• [Task instructions]:
Below is a listing. Quote from it, exactly, the lines from the one containing "hide_parts(node)" down to the one containing "of the base.", both ends included, and nothing else.

** begin **

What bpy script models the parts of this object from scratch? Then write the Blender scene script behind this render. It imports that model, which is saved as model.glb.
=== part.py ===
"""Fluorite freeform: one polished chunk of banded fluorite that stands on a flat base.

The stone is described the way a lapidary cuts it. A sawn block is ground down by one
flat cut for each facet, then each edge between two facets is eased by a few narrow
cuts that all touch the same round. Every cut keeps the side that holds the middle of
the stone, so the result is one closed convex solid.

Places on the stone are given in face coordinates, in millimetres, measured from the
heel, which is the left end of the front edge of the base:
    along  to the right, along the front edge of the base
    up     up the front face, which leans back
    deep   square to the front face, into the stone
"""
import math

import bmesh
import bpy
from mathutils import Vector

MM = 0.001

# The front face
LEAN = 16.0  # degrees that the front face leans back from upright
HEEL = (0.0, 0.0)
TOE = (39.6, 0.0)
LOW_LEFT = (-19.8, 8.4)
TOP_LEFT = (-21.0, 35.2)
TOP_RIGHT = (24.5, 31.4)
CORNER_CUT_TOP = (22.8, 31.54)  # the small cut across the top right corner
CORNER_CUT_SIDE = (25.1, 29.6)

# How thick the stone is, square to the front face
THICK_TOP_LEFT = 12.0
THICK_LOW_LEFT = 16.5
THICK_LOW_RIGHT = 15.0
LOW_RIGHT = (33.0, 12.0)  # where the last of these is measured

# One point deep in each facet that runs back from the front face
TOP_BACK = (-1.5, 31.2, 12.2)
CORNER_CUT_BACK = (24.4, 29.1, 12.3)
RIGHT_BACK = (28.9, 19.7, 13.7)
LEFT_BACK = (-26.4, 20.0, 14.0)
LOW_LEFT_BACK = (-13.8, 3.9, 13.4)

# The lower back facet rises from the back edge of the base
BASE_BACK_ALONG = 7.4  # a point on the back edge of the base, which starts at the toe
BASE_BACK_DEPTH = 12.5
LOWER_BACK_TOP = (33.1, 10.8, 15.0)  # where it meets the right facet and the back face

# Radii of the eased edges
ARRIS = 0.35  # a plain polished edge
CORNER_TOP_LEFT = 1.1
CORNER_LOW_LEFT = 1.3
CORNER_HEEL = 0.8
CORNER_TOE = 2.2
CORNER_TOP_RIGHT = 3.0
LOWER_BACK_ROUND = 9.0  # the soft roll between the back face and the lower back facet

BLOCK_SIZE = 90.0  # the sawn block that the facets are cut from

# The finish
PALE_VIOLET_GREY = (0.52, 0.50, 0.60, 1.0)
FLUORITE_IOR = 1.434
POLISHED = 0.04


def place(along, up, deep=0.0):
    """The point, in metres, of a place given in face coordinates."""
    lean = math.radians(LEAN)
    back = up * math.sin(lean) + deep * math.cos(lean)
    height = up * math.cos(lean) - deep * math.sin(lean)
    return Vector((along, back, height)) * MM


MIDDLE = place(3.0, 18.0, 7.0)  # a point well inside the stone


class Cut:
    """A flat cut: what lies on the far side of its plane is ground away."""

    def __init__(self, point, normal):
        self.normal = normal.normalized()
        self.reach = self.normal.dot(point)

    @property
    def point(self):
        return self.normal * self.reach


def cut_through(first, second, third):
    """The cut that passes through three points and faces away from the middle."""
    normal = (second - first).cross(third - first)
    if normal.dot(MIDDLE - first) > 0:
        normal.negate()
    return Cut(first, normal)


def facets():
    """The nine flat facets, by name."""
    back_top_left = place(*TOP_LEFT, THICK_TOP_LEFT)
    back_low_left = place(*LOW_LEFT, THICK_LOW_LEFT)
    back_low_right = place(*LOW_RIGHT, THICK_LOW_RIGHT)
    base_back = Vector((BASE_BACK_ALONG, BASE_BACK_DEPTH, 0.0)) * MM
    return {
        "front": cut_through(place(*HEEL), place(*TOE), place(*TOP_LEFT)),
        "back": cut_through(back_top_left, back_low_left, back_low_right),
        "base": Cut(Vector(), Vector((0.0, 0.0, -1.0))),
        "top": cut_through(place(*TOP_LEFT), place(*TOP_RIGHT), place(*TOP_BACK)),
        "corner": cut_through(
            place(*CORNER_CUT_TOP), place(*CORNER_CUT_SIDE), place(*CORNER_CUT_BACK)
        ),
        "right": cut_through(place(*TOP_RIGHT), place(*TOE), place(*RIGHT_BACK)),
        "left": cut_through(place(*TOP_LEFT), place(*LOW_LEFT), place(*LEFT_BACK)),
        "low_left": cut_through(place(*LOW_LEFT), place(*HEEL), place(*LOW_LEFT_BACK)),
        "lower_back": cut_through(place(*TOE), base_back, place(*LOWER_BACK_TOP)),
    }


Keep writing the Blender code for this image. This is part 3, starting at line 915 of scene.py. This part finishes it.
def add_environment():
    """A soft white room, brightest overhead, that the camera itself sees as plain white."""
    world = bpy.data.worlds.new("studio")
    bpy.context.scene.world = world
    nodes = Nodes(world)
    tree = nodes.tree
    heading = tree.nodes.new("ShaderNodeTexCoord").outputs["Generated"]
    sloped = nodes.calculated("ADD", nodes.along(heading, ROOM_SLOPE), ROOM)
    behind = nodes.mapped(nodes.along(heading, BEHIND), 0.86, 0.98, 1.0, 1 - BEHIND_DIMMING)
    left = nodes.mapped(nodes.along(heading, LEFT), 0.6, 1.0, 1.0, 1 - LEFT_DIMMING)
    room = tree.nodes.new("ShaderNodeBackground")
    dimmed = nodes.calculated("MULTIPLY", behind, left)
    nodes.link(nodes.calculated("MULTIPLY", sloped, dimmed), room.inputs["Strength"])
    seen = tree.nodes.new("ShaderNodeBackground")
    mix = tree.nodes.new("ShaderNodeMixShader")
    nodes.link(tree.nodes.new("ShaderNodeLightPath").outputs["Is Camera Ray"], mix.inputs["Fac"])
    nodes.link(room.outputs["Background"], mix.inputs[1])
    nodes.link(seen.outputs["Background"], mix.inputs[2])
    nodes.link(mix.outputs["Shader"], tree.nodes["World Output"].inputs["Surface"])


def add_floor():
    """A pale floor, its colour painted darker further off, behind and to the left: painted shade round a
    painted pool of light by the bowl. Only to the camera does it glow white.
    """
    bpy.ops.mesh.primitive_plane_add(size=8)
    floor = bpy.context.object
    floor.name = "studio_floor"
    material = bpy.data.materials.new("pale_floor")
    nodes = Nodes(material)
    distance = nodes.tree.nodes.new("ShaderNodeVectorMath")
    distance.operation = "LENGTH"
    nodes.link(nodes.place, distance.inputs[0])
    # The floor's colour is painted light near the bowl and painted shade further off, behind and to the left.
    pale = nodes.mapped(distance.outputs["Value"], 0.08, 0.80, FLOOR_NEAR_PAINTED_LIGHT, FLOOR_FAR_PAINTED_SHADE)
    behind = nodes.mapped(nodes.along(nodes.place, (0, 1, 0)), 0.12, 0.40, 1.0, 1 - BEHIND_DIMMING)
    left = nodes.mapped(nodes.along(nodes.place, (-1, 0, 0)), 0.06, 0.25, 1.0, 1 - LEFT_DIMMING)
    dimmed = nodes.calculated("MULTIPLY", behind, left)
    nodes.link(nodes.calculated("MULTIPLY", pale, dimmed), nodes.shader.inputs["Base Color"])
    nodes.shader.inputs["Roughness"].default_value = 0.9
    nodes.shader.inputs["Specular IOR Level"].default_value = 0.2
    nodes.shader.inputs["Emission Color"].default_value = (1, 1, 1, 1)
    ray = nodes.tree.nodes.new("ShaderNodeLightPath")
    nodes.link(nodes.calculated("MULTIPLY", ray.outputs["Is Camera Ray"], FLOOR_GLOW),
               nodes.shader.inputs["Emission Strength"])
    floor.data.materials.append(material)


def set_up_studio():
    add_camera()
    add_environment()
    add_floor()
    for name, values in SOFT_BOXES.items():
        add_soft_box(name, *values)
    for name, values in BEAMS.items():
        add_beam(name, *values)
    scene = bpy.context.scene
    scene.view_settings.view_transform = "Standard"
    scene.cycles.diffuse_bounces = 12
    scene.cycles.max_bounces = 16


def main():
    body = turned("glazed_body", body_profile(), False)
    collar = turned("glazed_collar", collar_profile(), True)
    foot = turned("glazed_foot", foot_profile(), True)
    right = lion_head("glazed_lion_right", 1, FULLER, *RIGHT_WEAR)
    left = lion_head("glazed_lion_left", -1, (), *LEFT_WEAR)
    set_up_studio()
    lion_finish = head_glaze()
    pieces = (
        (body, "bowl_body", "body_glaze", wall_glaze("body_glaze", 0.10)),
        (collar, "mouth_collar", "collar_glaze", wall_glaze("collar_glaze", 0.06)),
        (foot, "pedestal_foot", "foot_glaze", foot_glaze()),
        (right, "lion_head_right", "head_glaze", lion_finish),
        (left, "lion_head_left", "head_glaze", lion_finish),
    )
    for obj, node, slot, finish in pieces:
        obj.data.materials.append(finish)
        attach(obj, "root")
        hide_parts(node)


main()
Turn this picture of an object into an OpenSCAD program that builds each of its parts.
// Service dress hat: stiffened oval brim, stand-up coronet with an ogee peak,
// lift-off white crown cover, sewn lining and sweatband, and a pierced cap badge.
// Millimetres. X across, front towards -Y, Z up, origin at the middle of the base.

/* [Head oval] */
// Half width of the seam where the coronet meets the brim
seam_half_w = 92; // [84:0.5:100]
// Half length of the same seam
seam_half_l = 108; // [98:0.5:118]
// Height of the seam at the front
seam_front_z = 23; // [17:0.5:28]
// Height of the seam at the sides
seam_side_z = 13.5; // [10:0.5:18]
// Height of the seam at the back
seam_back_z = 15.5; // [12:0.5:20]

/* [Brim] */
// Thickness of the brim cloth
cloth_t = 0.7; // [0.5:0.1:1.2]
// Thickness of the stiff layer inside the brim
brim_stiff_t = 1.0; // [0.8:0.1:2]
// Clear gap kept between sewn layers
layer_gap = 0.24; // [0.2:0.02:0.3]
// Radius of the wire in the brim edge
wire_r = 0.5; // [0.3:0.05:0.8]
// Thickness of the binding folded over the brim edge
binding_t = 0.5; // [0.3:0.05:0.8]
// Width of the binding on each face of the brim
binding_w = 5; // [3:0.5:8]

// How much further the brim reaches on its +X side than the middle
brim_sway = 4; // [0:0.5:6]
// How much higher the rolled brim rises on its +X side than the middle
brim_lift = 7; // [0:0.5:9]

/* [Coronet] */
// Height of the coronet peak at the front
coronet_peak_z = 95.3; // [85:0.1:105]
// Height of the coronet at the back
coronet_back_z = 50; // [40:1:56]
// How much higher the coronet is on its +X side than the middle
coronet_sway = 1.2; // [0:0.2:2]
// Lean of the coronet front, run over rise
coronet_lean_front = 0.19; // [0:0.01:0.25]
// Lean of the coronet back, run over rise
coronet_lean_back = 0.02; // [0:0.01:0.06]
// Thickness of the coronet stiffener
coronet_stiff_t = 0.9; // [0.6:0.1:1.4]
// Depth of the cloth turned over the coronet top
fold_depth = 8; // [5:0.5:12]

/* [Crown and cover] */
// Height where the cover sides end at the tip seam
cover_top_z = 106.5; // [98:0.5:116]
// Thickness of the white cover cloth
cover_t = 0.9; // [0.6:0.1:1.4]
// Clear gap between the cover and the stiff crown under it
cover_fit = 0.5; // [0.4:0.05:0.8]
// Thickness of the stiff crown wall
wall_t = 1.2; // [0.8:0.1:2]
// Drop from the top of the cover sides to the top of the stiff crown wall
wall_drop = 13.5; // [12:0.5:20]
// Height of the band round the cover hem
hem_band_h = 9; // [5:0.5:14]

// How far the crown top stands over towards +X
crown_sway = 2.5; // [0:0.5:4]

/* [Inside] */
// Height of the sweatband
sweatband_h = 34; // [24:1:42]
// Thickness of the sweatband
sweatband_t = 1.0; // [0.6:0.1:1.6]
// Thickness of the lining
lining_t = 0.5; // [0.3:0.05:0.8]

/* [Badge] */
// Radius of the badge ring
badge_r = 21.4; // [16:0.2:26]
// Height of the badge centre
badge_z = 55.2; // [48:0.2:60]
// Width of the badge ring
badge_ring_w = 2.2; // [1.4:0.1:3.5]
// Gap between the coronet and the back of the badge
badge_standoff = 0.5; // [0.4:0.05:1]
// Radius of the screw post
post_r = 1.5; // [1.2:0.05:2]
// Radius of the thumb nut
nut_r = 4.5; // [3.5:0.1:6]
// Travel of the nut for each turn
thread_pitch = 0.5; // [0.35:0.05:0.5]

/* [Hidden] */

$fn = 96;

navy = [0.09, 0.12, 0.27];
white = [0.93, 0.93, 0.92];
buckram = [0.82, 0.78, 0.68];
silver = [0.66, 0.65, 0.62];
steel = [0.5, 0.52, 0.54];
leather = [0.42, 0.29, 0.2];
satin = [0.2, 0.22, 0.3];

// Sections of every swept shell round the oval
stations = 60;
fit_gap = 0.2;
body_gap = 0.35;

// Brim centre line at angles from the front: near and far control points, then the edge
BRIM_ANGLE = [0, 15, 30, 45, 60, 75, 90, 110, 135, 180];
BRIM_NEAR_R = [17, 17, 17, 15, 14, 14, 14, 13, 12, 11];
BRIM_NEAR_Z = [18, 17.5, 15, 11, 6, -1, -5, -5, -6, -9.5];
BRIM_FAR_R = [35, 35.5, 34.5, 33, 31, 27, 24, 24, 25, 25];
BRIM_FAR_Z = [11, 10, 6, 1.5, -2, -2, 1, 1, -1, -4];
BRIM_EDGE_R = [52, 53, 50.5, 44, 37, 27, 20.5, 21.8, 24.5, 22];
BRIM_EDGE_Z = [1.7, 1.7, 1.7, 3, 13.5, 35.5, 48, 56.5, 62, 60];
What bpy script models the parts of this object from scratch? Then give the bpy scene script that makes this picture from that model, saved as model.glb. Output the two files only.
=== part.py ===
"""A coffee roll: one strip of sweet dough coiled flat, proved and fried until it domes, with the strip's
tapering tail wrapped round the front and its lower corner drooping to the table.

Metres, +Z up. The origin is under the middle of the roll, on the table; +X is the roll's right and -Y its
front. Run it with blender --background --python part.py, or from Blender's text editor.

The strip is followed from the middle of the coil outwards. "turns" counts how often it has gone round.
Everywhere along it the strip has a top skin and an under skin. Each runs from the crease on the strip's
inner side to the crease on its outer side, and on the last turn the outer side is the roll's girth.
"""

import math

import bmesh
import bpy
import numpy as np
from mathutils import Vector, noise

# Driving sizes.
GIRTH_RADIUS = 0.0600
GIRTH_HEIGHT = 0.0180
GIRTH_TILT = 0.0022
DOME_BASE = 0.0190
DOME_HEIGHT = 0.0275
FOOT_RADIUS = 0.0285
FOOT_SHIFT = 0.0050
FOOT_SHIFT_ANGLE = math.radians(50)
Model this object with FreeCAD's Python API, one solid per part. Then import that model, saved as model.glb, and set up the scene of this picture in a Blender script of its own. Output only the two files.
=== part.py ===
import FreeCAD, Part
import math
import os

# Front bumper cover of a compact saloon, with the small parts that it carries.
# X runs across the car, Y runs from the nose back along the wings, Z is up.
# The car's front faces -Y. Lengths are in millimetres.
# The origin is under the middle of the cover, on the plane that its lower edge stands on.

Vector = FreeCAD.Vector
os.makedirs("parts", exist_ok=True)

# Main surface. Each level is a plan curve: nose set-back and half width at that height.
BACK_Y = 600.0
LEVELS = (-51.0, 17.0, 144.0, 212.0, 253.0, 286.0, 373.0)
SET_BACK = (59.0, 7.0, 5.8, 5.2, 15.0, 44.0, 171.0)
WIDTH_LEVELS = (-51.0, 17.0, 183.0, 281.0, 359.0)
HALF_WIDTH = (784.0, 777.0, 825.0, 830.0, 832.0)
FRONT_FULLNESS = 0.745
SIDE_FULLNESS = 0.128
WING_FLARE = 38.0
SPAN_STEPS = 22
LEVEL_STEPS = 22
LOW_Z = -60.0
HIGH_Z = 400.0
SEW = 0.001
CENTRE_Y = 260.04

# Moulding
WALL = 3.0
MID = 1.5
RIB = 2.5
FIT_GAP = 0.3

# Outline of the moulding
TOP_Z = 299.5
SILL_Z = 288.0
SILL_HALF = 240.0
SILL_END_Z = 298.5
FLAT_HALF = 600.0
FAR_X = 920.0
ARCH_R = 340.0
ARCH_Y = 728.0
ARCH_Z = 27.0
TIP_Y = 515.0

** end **

• [Response]:
        hide_parts(node)


main()
Turn this picture of an object into an OpenSCAD program that builds each of its parts.
// Service dress hat: stiffened oval brim, stand-up coronet with an ogee peak,
// lift-off white crown cover, sewn lining and sweatband, and a pierced cap badge.
// Millimetres. X across, front towards -Y, Z up, origin at the middle of the base.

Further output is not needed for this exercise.